Below you will find a set of lines. Repeat them all exactly.

---+---

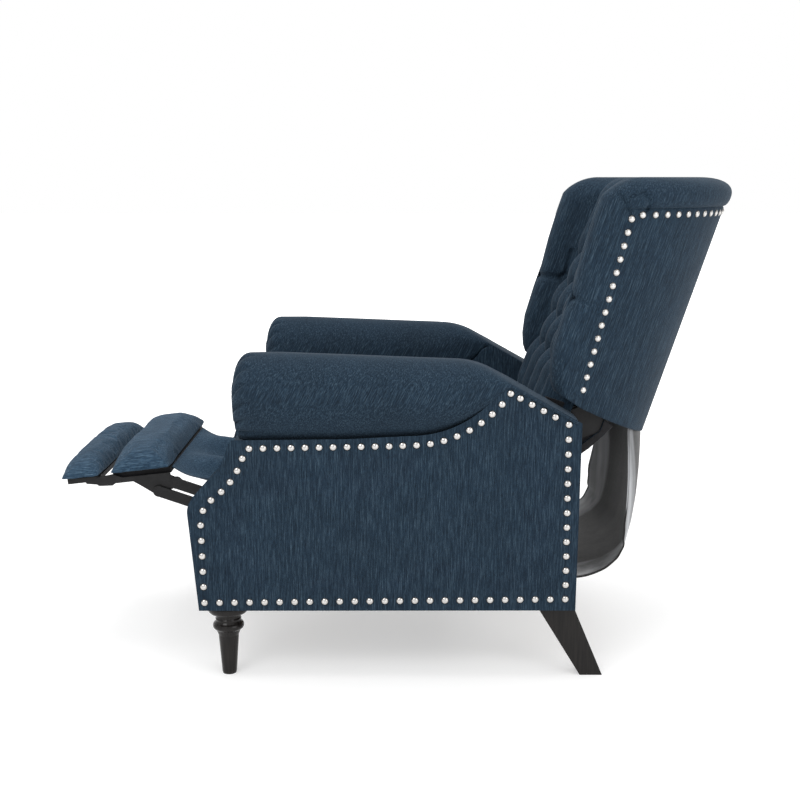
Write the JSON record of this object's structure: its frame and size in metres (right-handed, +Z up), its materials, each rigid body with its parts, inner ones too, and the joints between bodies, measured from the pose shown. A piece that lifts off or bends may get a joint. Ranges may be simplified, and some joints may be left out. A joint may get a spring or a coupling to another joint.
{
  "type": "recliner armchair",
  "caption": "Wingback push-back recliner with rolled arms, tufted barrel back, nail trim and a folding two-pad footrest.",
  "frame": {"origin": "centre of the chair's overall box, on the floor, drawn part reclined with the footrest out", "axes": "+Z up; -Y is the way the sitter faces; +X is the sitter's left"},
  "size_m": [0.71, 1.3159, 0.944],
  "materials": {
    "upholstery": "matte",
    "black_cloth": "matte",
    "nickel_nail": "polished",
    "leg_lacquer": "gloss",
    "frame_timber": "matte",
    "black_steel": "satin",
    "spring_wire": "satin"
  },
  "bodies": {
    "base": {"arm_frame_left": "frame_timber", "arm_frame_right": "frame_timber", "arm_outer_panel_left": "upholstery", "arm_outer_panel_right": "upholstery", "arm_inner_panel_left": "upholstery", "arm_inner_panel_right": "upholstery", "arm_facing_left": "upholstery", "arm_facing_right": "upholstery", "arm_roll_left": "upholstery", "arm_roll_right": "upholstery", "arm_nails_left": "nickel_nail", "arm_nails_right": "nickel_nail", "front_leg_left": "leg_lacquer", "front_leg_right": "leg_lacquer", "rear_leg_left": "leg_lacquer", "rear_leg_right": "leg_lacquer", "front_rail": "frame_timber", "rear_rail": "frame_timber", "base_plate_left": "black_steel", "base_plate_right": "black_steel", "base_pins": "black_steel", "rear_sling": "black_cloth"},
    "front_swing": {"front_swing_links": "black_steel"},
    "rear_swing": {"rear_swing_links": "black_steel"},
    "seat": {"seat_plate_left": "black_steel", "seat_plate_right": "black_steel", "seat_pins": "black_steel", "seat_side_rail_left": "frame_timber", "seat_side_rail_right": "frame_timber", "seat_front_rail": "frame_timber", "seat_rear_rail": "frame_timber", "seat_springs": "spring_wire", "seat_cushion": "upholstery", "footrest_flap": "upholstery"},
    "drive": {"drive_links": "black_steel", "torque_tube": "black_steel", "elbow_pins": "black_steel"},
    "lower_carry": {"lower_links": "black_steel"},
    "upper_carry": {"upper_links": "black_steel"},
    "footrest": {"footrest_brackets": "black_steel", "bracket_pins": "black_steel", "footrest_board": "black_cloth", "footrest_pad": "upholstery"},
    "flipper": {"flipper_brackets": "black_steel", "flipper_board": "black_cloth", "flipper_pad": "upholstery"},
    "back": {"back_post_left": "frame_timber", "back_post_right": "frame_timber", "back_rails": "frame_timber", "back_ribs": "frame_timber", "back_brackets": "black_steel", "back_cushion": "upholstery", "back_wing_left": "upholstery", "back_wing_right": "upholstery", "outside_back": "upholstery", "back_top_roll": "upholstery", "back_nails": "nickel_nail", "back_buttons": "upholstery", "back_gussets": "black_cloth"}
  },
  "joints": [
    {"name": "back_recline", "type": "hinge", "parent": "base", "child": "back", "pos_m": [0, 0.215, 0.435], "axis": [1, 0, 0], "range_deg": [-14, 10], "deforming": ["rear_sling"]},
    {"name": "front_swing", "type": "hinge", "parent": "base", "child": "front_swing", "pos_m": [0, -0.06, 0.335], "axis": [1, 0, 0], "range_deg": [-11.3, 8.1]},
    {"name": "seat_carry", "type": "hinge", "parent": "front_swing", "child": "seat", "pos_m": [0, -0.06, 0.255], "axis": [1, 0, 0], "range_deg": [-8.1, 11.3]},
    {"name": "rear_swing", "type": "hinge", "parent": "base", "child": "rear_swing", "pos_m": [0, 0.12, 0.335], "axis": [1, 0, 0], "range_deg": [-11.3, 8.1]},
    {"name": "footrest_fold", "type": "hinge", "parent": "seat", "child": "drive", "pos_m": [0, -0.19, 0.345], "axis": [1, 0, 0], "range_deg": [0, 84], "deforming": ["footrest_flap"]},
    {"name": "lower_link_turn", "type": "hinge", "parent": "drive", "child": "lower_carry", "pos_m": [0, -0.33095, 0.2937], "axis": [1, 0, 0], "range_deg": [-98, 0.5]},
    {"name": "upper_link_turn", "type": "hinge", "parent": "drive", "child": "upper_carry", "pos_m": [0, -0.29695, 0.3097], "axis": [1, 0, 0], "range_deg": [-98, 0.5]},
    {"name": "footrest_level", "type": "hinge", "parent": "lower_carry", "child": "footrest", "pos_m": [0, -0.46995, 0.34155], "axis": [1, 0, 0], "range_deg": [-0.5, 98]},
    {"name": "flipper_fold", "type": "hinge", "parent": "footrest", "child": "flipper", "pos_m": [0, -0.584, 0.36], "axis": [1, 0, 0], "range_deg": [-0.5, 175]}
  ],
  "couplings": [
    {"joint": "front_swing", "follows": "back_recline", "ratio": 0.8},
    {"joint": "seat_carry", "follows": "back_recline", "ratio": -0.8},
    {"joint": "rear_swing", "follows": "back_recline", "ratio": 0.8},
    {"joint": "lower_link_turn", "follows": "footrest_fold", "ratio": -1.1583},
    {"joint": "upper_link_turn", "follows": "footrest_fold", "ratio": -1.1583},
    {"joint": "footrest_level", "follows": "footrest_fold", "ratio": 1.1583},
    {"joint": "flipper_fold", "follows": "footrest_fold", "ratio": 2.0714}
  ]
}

---+---

• _Answer below_:
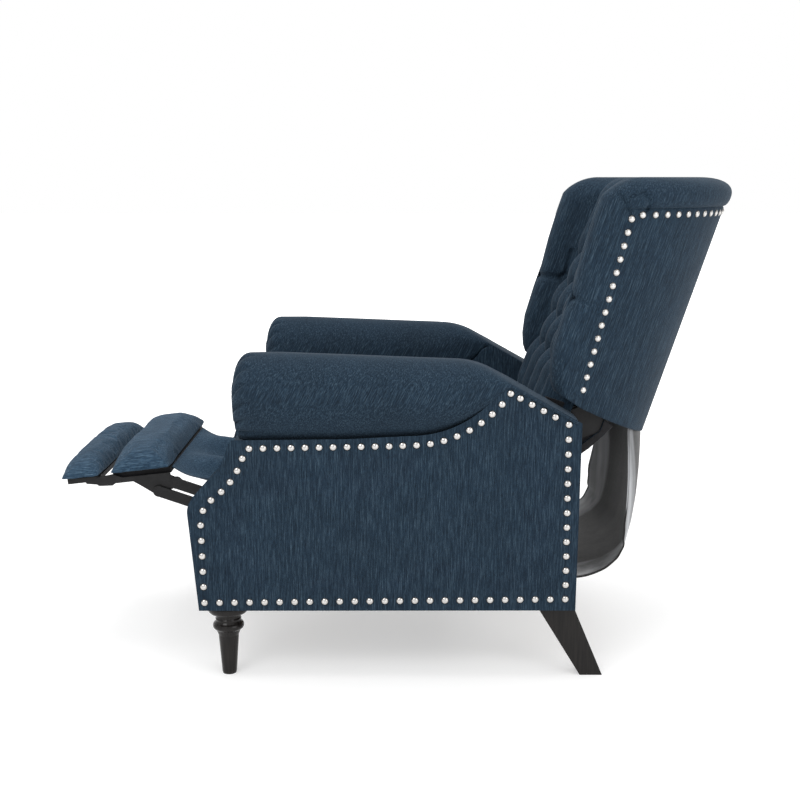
Write the JSON record of this object's structure: its frame and size in metres (right-handed, +Z up), its materials, each rigid body with its parts, inner ones too, and the joints between bodies, measured from the pose shown. A piece that lifts off or bends may get a joint. Ranges may be simplified, and some joints may be left out. A joint may get a spring or a coupling to another joint.
{
  "type": "recliner armchair",
  "caption": "Wingback push-back recliner with rolled arms, tufted barrel back, nail trim and a folding two-pad footrest.",
  "frame": {"origin": "centre of the chair's overall box, on the floor, drawn part reclined with the footrest out", "axes": "+Z up; -Y is the way the sitter faces; +X is the sitter's left"},
  "size_m": [0.71, 1.3159, 0.944],
  "materials": {
    "upholstery": "matte",
    "black_cloth": "matte",
    "nickel_nail": "polished",
    "leg_lacquer": "gloss",
    "frame_timber": "matte",
    "black_steel": "satin",
    "spring_wire": "satin"
  },
  "bodies": {
    "base": {"arm_frame_left": "frame_timber", "arm_frame_right": "frame_timber", "arm_outer_panel_left": "upholstery", "arm_outer_panel_right": "upholstery", "arm_inner_panel_left": "upholstery", "arm_inner_panel_right": "upholstery", "arm_facing_left": "upholstery", "arm_facing_right": "upholstery", "arm_roll_left": "upholstery", "arm_roll_right": "upholstery", "arm_nails_left": "nickel_nail", "arm_nails_right": "nickel_nail", "front_leg_left": "leg_lacquer", "front_leg_right": "leg_lacquer", "rear_leg_left": "leg_lacquer", "rear_leg_right": "leg_lacquer", "front_rail": "frame_timber", "rear_rail": "frame_timber", "base_plate_left": "black_steel", "base_plate_right": "black_steel", "base_pins": "black_steel", "rear_sling": "black_cloth"},
    "front_swing": {"front_swing_links": "black_steel"},
    "rear_swing": {"rear_swing_links": "black_steel"},
    "seat": {"seat_plate_left": "black_steel", "seat_plate_right": "black_steel", "seat_pins": "black_steel", "seat_side_rail_left": "frame_timber", "seat_side_rail_right": "frame_timber", "seat_front_rail": "frame_timber", "seat_rear_rail": "frame_timber", "seat_springs": "spring_wire", "seat_cushion": "upholstery", "footrest_flap": "upholstery"},
    "drive": {"drive_links": "black_steel", "torque_tube": "black_steel", "elbow_pins": "black_steel"},
    "lower_carry": {"lower_links": "black_steel"},
    "upper_carry": {"upper_links": "black_steel"},
    "footrest": {"footrest_brackets": "black_steel", "bracket_pins": "black_steel", "footrest_board": "black_cloth", "footrest_pad": "upholstery"},
    "flipper": {"flipper_brackets": "black_steel", "flipper_board": "black_cloth", "flipper_pad": "upholstery"},
    "back": {"back_post_left": "frame_timber", "back_post_right": "frame_timber", "back_rails": "frame_timber", "back_ribs": "frame_timber", "back_brackets": "black_steel", "back_cushion": "upholstery", "back_wing_left": "upholstery", "back_wing_right": "upholstery", "outside_back": "upholstery", "back_top_roll": "upholstery", "back_nails": "nickel_nail", "back_buttons": "upholstery", "back_gussets": "black_cloth"}
  },
  "joints": [
    {"name": "back_recline", "type": "hinge", "parent": "base", "child": "back", "pos_m": [0, 0.215, 0.435], "axis": [1, 0, 0], "range_deg": [-14, 10], "deforming": ["rear_sling"]},
    {"name": "front_swing", "type": "hinge", "parent": "base", "child": "front_swing", "pos_m": [0, -0.06, 0.335], "axis": [1, 0, 0], "range_deg": [-11.3, 8.1]},
    {"name": "seat_carry", "type": "hinge", "parent": "front_swing", "child": "seat", "pos_m": [0, -0.06, 0.255], "axis": [1, 0, 0], "range_deg": [-8.1, 11.3]},
    {"name": "rear_swing", "type": "hinge", "parent": "base", "child": "rear_swing", "pos_m": [0, 0.12, 0.335], "axis": [1, 0, 0], "range_deg": [-11.3, 8.1]},
    {"name": "footrest_fold", "type": "hinge", "parent": "seat", "child": "drive", "pos_m": [0, -0.19, 0.345], "axis": [1, 0, 0], "range_deg": [0, 84], "deforming": ["footrest_flap"]},
    {"name": "lower_link_turn", "type": "hinge", "parent": "drive", "child": "lower_carry", "pos_m": [0, -0.33095, 0.2937], "axis": [1, 0, 0], "range_deg": [-98, 0.5]},
    {"name": "upper_link_turn", "type": "hinge", "parent": "drive", "child": "upper_carry", "pos_m": [0, -0.29695, 0.3097], "axis": [1, 0, 0], "range_deg": [-98, 0.5]},
    {"name": "footrest_level", "type": "hinge", "parent": "lower_carry", "child": "footrest", "pos_m": [0, -0.46995, 0.34155], "axis": [1, 0, 0], "range_deg": [-0.5, 98]},
    {"name": "flipper_fold", "type": "hinge", "parent": "footrest", "child": "flipper", "pos_m": [0, -0.584, 0.36], "axis": [1, 0, 0], "range_deg": [-0.5, 175]}
  ],
  "couplings": [
    {"joint": "front_swing", "follows": "back_recline", "ratio": 0.8},
    {"joint": "seat_carry", "follows": "back_recline", "ratio": -0.8},
    {"joint": "rear_swing", "follows": "back_recline", "ratio": 0.8},
    {"joint": "lower_link_turn", "follows": "footrest_fold", "ratio": -1.1583},
    {"joint": "upper_link_turn", "follows": "footrest_fold", "ratio": -1.1583},
    {"joint": "footrest_level", "follows": "footrest_fold", "ratio": 1.1583},
    {"joint": "flipper_fold", "follows": "footrest_fold", "ratio": 2.0714}
  ]
}